European Commission launches public consultation on tax rules for alcoholic beverages

Mark Willingham Uncategorized

European Commission launches public consultation on tax rules for alcoholic beverages


Source: DBR

30 August 2016


The European Commission (EC) has launched a public consultation on tax rules for alcoholic beverages.


The consultation, which will run for three months, will evaluate whether some of the rules on excise duty on beer, wine and other alcoholic beverages must be modified to fight tax fraud and reduce the sale of counterfeit alcohol.


The commission also wants to know people’s opinion about the viability of reducing excise duties and making rules simpler for home and small brewers.


The consultation is part of the EC’s Better Regulation agenda, which intends to simplify EU laws to lower regulatory costs and safeguard consumers.


The existing alcohol excise structure directive is more than twenty years old. The commission aims to set up a level playing-field among producers of alcohol by ensuring that EU-wide rules are applied correctly and effectively.


The consultation calls upon not just consumer groups, but also alcohol producers, retailers and other interested parties to express their opinions on a range of issues including the possible advantages of implementing exemptions and common reduced rates, particularly for small producers of alcoholic beverages and home-brewers.

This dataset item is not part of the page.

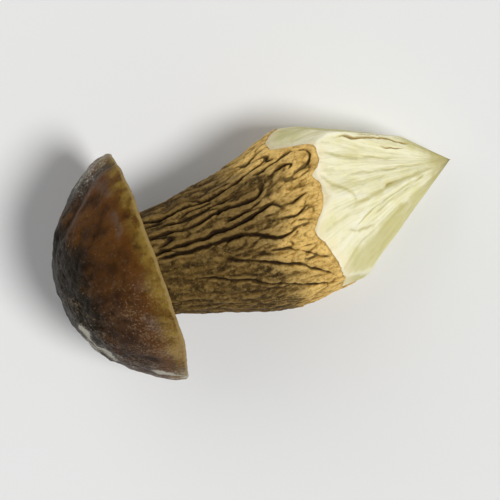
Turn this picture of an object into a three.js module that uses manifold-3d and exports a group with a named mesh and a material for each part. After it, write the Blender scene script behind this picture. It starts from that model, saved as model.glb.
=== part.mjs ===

The commission also says that the consumers need to be well-informed about what they are drinking such as, whether discounted alcohol is more likely to be counterfeit or does it have any harmful chemicals mixed in it.


Commissioner for Economic and Financial Affairs, Taxation and Customs Pierre Moscovici said: “Current rules on the classification and excise structure of alcoholic beverages can be open to interpretation, so that some producers can exploit tax loopholes by producing and selling counterfeit alcohol.


“By taking part in this public consultation, interested parties and consumers can have a real impact on reducing fraud in this area. We also want to look at ways to lighten the burden for our smaller producers.”